Approaches for decision making under uncertainty in ecological systems can be divided into two camps: approaches based in "optimal control" and usually favored by natural resource economists, and approaches based in heuristic methods such as scenario planning, resilience thinking, and precautionary rules of thumb, more commonly found in both ecological literature and actual practice. While researchers have for some time recognized the need to unify the transparent and quantitative algorithmic approach of optimal control with the greater complexity and uncertainty of real ecosystems that is acknowledged by heuristic methods, computational barriers to doing so have hither-to stymied this progress.

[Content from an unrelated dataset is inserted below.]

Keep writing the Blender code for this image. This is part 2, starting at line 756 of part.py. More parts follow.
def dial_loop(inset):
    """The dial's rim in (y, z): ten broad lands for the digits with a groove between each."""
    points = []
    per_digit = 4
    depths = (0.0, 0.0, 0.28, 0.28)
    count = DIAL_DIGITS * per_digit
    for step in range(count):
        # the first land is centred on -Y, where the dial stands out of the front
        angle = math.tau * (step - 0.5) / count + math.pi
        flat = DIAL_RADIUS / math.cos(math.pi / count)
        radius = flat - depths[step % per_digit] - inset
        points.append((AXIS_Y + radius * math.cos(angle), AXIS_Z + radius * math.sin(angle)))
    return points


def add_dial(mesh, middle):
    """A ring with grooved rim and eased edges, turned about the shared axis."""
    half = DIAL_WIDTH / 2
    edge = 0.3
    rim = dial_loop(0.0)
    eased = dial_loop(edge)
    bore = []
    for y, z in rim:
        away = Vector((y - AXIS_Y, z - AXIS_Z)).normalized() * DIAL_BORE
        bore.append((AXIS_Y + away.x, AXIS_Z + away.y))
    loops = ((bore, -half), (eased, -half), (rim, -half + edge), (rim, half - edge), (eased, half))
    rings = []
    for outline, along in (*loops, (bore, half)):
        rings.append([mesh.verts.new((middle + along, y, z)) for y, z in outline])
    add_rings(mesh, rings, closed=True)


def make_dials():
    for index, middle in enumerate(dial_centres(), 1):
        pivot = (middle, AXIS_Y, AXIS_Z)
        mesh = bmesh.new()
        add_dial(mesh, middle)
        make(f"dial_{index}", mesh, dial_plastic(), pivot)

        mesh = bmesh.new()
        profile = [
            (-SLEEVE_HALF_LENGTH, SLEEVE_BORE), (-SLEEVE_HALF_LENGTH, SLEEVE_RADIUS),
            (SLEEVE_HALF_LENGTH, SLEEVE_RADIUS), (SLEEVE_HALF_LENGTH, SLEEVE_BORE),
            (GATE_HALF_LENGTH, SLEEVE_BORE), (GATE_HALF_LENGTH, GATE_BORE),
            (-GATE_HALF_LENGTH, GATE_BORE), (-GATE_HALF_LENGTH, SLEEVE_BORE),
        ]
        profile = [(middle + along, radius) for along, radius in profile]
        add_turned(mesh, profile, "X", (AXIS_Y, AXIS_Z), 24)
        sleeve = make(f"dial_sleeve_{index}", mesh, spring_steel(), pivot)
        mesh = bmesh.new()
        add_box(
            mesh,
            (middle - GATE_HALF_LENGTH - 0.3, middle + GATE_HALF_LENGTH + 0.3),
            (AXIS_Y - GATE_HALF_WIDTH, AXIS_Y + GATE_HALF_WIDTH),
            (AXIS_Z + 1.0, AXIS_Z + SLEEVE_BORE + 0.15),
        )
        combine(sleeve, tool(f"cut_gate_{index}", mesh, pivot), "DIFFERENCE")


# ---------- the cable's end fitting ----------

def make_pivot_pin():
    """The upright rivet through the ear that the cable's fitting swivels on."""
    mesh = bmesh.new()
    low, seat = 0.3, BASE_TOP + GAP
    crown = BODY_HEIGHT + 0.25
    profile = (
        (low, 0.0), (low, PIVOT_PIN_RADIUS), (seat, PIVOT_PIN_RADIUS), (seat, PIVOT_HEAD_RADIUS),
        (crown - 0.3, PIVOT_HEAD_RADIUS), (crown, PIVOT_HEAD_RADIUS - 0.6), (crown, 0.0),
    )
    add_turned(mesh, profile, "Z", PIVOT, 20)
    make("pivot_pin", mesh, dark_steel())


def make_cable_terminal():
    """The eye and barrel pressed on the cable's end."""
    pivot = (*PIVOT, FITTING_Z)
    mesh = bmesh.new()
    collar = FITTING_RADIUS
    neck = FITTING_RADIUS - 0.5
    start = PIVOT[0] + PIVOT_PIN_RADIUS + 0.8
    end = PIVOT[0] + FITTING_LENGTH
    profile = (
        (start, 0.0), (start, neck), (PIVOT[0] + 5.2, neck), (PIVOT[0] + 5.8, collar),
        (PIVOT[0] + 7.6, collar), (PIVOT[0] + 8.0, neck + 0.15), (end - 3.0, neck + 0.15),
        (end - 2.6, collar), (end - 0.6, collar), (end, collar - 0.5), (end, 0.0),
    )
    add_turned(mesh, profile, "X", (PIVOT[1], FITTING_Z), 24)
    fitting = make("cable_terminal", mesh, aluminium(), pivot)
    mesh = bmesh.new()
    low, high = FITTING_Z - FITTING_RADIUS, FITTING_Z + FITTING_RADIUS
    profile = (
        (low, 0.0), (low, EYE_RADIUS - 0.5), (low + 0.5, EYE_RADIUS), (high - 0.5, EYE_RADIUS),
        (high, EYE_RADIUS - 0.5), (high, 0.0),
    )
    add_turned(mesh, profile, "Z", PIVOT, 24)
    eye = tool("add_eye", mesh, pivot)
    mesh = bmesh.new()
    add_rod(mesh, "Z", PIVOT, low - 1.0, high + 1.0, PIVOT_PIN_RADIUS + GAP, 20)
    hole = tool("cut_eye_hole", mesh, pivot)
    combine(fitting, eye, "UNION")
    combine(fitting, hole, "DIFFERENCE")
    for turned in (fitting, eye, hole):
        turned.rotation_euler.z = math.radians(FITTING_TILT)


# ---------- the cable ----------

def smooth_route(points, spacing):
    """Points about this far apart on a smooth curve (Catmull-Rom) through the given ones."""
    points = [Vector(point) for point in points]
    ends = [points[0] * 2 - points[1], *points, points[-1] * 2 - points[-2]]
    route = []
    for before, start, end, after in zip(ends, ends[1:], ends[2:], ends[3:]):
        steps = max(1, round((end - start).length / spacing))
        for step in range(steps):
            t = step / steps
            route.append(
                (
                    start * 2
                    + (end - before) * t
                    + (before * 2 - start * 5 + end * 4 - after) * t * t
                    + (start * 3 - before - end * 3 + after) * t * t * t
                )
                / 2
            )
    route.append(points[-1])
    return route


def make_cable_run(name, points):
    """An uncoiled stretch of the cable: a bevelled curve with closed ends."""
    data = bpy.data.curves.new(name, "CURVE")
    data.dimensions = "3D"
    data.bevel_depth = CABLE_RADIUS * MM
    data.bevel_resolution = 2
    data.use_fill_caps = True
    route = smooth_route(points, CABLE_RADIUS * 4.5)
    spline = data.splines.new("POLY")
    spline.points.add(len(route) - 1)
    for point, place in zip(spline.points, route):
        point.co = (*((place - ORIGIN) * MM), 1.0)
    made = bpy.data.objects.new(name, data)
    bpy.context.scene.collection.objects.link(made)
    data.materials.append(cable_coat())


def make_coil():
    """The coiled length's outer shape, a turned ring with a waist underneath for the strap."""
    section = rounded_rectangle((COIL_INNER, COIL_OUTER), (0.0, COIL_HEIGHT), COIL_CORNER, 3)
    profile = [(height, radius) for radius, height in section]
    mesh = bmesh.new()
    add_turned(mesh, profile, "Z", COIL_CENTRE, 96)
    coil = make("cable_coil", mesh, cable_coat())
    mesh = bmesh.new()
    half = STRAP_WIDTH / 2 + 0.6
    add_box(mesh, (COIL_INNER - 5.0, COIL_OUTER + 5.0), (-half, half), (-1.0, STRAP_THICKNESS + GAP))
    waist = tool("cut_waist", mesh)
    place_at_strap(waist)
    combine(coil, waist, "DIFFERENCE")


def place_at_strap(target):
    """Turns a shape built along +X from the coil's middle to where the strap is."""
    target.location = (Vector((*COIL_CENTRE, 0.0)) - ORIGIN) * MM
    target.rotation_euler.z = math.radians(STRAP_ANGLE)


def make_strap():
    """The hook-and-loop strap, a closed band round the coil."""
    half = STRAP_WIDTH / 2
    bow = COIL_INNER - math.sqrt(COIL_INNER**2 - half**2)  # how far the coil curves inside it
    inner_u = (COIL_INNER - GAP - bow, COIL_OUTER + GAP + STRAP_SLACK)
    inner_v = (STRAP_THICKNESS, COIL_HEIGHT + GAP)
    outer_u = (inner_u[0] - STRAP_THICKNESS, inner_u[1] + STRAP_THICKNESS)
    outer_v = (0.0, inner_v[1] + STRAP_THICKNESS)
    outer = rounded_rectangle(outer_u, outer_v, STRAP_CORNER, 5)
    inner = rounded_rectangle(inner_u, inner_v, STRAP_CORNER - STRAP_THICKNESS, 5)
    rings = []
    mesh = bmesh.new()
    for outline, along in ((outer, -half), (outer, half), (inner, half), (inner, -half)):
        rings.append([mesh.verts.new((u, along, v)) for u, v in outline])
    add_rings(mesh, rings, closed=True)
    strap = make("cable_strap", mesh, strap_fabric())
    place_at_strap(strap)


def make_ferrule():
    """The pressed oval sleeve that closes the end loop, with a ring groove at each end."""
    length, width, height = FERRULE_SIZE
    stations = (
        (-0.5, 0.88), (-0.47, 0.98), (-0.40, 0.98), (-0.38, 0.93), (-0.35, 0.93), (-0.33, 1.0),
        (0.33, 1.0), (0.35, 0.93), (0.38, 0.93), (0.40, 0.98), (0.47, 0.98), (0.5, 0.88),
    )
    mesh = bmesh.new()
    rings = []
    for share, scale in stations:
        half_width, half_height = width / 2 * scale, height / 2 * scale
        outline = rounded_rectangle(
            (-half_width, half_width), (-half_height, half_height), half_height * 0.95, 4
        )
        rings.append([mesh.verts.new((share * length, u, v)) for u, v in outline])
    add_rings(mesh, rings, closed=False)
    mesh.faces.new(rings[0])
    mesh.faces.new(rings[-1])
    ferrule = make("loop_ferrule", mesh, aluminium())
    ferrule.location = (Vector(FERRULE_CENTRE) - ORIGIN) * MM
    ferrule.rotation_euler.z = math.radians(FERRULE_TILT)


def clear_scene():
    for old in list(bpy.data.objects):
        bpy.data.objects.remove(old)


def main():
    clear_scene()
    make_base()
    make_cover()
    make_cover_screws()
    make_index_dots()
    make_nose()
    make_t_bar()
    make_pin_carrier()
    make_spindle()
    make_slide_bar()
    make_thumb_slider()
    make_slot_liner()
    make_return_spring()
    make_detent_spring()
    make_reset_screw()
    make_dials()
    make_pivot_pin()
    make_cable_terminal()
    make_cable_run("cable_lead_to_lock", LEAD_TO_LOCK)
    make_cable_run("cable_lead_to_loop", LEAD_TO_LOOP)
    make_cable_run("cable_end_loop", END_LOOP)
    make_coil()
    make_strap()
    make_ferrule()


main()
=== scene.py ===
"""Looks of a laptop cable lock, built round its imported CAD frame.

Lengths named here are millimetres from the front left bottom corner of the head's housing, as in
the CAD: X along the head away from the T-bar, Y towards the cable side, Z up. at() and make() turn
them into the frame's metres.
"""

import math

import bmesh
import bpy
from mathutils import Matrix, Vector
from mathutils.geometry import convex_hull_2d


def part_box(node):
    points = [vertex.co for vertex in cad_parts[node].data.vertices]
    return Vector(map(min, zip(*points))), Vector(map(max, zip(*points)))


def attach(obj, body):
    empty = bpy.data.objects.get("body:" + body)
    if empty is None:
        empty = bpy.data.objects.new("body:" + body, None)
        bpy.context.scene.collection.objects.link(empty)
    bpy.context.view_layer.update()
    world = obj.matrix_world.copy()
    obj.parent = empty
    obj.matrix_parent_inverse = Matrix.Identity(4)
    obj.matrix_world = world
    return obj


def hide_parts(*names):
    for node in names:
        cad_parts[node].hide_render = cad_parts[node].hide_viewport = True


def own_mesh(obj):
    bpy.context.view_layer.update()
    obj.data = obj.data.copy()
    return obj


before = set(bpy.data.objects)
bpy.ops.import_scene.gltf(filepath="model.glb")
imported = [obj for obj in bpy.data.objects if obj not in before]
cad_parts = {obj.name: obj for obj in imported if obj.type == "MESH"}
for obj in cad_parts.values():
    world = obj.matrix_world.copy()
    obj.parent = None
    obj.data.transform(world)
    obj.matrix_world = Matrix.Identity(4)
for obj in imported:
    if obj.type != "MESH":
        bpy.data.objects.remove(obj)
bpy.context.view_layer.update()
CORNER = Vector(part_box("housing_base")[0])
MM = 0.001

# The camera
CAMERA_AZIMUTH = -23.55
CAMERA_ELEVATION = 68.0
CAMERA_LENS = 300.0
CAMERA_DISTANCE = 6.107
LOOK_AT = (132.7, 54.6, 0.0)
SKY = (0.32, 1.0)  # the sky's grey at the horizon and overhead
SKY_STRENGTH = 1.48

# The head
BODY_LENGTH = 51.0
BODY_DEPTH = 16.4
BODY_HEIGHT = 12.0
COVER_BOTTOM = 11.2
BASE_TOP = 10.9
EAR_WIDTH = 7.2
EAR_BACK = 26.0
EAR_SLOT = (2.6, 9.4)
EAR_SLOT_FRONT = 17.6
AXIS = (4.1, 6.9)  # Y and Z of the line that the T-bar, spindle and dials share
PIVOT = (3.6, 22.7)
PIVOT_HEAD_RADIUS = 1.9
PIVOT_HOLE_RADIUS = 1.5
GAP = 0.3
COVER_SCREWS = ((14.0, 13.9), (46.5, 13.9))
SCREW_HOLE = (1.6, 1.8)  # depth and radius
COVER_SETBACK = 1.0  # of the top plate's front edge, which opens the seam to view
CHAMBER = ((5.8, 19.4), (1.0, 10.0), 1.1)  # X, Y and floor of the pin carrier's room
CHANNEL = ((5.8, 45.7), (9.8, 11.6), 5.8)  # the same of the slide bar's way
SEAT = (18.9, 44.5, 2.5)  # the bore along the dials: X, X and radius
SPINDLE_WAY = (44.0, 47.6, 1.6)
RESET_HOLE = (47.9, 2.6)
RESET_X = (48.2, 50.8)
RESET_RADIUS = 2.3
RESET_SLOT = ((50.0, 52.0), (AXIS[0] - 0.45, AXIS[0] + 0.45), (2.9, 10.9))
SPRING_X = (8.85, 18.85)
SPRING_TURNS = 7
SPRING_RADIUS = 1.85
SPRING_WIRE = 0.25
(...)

Here, I will illustrate how the limitations of these approaches has been manifested in the example of fisheries management, and present a new approach that can combine the reality of measurement uncertainty and the rigor of optimization to resolve a long-standing paradox and suggest a more robust approach to management.
Results/Conclusions
I will demonstrate how both existing optimal control approaches and the standard precautionary, resilience thinking approach break down in a classic problem of fisheries management under the context of modest to moderate measurement uncertainty. Both approaches fail for very different reasons, but each can be attributed to simplifying assumptions. The optimal control approach fails because it takes it's own model too literally, and is willing to pursue an arbitrarily aggressive policy if the model suggests that it is warranted, ignoring the obvious fact that the model is an oversimplification rather than an exact depiction of reality. The precautionary approach fails for a rather different reasons: though it builds in caution by design, it oversimplifies the decision process in a way that does not consider the ramifications of its actions. Conservation and management is a chess game that requires the ability to think more than one move ahead, something the precautionary strategy refuses to do. In contrast, I will present results which borrow from modern machine learning algorithms to tackle the complexity of the decision process without the hubris of optimal control, building in uncertainty from the beginning. I will show how this computationally demanding approach is able to outperform both optimal control and precautionary management in both ecological and economic terms by capturing both mathematical complexity and common sense.